The Iraqis were being held in temporary detention until it could be decided whether they should be interned as a threat to the occupation.

Along with the six other accused, Payne denied charges of manslaughter and perverting the course of justice and pleaded not guilty to other charges relating to the death of Baha Musa, age 26, who suffered 93 injuries on his body including a broken nose and fractured ribs.

Payne was alone however in pleading guilty to inhumane treatment of Iraqi prisoners.

The detention centre, was windowless and was situated less than 60 yards from the main operational and accommodation quarters.

The prosecution is saying that the cries and screams of the abused must have been heard by a number of soldiers and officers.

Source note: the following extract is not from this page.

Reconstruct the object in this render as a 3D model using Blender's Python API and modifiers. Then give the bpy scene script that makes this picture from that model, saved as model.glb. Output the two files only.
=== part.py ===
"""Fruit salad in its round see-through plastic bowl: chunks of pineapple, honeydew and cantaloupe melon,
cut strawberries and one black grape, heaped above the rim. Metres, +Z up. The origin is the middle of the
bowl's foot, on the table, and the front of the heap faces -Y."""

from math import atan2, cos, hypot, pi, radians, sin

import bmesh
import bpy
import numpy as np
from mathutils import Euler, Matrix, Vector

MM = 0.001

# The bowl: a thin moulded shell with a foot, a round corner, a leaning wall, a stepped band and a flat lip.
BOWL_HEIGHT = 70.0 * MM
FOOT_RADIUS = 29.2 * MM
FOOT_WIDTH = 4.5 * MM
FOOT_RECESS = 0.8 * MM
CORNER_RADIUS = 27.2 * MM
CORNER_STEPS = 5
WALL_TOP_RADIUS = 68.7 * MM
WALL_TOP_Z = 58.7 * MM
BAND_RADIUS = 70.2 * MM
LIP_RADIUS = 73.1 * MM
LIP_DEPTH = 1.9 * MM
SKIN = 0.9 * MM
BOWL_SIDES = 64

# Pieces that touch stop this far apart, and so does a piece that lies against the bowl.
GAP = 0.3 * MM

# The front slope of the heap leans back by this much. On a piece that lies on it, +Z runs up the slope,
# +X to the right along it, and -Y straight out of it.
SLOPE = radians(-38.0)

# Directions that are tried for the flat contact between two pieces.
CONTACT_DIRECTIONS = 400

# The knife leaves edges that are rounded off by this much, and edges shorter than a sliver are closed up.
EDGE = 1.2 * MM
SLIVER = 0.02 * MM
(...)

One of those charged is Colonel Mendonca, the commanding officer. He pleaded not guilty to ‘negligently performing his duty.’ Another is Warrant Officer Mark Davies of Military Intelligence. He was in charge of the tactical questioning of Iraqi civilians.

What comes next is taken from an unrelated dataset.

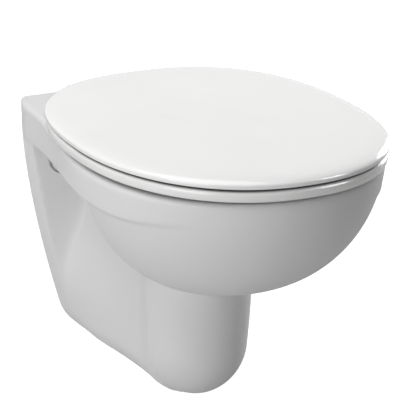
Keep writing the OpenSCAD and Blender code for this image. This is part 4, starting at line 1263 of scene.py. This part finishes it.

Iraqi detainees said that they were repeatedly kicked and punched from the moment that they arrived at the place of detention until the death of Musa, by soldiers who were said to be ‘taking their orders from Payne for the most part’, with Payne ‘leading by example’, using force ‘that was both unnecessary and at times excessive’, according to prosecution lawyer Bevan.

He said that Payne ‘enjoyed conducting what he called “the choir” for those that visited the detention facility’.

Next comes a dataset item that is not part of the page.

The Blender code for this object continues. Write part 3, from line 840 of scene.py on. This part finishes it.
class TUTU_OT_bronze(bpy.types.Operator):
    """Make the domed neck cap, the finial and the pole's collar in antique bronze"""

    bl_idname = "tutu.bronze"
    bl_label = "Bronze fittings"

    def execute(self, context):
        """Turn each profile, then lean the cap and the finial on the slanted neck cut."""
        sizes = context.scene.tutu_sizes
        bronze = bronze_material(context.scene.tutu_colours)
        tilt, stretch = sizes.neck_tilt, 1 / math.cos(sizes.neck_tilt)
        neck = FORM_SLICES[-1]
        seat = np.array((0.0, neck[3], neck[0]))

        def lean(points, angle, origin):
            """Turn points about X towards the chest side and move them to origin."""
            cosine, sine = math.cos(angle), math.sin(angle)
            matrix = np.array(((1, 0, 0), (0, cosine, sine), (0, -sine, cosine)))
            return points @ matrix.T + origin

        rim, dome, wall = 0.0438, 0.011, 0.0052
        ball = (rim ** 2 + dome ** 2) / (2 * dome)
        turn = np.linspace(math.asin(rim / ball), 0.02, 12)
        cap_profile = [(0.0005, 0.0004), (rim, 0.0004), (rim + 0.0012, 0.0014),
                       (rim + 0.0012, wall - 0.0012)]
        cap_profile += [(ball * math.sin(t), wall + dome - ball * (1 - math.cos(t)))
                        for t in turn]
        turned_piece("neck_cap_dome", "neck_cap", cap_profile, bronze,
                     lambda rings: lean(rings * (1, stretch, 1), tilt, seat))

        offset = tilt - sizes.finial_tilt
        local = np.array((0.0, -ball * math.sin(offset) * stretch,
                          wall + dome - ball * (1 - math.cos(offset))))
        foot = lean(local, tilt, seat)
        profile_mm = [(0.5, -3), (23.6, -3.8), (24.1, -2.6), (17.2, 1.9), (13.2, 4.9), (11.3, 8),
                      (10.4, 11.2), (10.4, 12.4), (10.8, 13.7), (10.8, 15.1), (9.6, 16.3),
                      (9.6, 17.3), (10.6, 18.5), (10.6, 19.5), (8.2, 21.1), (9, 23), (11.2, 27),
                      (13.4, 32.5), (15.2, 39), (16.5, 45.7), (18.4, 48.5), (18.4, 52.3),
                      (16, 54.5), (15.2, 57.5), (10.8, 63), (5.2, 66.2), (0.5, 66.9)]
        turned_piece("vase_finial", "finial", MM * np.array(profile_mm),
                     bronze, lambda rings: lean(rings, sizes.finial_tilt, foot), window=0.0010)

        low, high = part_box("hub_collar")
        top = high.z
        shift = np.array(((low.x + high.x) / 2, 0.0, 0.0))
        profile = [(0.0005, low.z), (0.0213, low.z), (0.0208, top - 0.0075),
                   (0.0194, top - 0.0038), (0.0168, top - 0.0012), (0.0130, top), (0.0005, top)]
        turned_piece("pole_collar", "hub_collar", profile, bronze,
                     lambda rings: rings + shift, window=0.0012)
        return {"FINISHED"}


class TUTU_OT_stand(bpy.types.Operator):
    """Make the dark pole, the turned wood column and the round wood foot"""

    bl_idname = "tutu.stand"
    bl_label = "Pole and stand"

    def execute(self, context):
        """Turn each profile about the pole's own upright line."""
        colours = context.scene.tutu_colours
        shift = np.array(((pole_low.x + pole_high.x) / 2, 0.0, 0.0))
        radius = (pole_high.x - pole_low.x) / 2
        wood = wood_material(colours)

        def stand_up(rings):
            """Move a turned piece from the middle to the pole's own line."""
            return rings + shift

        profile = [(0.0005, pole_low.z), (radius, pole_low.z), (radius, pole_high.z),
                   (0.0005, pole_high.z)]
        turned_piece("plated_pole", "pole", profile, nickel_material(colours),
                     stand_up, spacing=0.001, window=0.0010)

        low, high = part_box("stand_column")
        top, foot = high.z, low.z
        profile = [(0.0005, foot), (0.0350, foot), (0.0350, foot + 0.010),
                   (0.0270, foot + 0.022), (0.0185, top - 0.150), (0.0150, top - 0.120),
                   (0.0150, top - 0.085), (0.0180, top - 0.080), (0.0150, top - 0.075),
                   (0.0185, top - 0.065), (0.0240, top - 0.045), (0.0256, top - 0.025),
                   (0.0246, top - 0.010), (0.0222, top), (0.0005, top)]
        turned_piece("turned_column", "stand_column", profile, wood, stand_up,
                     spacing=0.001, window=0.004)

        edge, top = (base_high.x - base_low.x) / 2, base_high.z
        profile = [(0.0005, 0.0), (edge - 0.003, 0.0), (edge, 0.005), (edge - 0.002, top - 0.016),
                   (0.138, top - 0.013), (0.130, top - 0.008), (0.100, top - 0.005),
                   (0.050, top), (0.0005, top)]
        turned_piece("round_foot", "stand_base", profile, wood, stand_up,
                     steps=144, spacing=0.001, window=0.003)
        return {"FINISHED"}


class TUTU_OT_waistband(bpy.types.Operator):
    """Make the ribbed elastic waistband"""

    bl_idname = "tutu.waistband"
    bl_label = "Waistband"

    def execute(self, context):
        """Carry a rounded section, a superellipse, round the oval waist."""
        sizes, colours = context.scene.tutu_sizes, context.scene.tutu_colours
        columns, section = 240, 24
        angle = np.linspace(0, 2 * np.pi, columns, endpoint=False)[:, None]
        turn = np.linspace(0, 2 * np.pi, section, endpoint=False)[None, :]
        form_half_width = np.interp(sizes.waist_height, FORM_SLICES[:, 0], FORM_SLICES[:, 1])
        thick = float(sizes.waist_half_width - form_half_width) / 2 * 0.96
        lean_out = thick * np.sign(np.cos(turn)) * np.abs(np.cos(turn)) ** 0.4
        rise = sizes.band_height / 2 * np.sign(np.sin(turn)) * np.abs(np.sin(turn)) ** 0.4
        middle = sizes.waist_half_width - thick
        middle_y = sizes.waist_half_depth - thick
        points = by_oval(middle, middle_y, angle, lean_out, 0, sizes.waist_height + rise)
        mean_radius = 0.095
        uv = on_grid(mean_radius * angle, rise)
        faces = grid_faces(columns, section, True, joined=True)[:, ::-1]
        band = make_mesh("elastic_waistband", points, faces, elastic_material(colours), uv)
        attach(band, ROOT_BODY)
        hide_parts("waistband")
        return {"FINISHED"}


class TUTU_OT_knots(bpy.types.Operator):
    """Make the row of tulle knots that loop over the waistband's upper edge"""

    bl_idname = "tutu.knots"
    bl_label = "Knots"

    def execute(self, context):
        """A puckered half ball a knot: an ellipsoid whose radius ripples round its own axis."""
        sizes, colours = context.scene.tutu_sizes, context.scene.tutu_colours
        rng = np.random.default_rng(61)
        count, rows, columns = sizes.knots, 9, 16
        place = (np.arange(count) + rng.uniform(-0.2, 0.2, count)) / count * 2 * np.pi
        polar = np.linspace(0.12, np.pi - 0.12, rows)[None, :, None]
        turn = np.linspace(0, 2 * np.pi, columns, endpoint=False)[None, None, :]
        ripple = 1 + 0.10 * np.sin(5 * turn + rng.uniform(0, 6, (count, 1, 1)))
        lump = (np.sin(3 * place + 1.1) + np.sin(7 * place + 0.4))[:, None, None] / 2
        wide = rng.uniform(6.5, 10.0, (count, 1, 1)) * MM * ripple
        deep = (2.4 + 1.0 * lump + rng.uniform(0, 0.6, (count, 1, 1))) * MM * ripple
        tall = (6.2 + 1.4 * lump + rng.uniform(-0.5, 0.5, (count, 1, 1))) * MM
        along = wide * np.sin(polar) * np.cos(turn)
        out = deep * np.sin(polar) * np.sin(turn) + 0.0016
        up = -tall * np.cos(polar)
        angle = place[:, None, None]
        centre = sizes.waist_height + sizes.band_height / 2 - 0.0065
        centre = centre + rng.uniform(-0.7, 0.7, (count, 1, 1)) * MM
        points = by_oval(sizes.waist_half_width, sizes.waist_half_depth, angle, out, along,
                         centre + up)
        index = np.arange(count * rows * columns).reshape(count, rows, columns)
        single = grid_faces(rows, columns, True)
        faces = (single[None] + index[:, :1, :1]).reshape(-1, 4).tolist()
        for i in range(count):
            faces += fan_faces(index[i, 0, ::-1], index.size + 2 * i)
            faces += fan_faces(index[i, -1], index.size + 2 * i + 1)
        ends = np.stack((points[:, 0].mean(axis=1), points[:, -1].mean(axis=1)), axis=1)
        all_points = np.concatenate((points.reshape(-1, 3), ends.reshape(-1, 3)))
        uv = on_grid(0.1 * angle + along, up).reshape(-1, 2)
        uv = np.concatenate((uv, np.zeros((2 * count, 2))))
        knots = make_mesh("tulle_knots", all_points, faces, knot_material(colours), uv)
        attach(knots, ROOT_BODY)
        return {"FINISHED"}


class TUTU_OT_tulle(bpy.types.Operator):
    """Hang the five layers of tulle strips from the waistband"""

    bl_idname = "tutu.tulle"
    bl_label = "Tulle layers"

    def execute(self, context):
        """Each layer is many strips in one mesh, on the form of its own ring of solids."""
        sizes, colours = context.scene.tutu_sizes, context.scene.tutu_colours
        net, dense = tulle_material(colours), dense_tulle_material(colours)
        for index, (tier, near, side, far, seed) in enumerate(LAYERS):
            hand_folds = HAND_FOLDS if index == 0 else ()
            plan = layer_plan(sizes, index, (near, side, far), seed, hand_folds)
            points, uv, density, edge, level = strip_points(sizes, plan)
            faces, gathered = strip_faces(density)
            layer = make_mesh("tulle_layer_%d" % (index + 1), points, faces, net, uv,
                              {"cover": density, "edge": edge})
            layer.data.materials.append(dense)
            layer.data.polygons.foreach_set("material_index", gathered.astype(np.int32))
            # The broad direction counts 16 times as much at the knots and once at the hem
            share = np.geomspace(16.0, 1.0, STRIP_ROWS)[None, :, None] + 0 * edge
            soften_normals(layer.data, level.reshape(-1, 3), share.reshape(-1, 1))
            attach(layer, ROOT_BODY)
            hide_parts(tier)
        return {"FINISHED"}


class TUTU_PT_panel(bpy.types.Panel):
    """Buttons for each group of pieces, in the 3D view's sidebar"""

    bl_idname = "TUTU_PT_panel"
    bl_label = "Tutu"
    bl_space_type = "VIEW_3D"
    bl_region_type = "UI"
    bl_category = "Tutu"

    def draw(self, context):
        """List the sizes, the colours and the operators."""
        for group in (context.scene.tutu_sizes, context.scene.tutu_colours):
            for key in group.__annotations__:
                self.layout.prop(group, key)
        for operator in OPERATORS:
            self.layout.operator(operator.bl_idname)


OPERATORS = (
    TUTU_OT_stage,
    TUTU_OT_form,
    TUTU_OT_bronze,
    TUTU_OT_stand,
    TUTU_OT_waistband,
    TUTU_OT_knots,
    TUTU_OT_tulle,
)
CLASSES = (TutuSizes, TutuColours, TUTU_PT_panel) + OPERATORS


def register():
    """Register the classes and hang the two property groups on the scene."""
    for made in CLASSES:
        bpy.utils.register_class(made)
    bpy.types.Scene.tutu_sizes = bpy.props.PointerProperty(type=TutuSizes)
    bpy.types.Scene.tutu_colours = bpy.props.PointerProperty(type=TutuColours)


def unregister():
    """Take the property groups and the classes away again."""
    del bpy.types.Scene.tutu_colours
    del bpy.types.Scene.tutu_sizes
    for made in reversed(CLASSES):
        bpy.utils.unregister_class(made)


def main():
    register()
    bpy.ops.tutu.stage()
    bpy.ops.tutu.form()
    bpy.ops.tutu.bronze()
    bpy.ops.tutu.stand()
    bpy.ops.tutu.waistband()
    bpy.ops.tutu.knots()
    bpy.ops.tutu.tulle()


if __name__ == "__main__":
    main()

During a drunken conversation in a Cyprus bar two years after Mr Musa’s death, one of the accused L/Cpl Crowcroft is alleged to have told a fellow soldier – an off-duty Special Investigations Bureau officer – that he was worried about the investigation into the treatment of Musa, because ‘we all kicked him to death’, the court has been told.

We will not comment on a case that is now under way, after massive attempts by the military and its political supporters to prevent it being heard in either a criminal court or a court martial.

We will say however that British imperialism has a track record as far as war crimes are concerned.

Winston Churchill was one of those who took part in the battle of Omdurman in 1898, when 25,000 Sudanese were slaughtered by the most modern weapons available at that time, at a cost of the lives of about 150 British and Egyptian soldiers.

In the Boer War at the start of the 20th century, the British imperialists invented concentration camps in which the families of Boer fighters were imprisoned and cruelly suffered.

In the 1920s in Ireland, the Black and Tans and the Auxiliaries were sent in to burn down towns, murder civilians and carry out all kinds of reprisals against the Irish civilian population in a vain attempt to defeat the struggle for Irish Freedom.

In the Second World war, tens and hundreds of thousands of German civilians were burnt in huge fire storms, in cities like Dresden, begun by a massive onslaught of incendiary bombs. This slaughter had no military value and constituted a vast reprisal attack.

After 1945, in a vain attempt to maintain the Empire, Kenyans were slaughtered in places like the Hola Camp, while in Malaya during the Emergency, headhunters were used against the Malayan Communist Party, and pictures were taken showing soldiers holding up heads in their hands.

The tradition was continued with the ‘death squads’ in the north of Ireland.

This is just a brief and fragmented biography of blood-soaked British imperialism.

Atrocities, war crimes and imperialism are inseparable. To get rid of the former you have to get rid of capitalism and imperialism with socialist revolutions. That is the lesson from the whole of the imperialist epoch.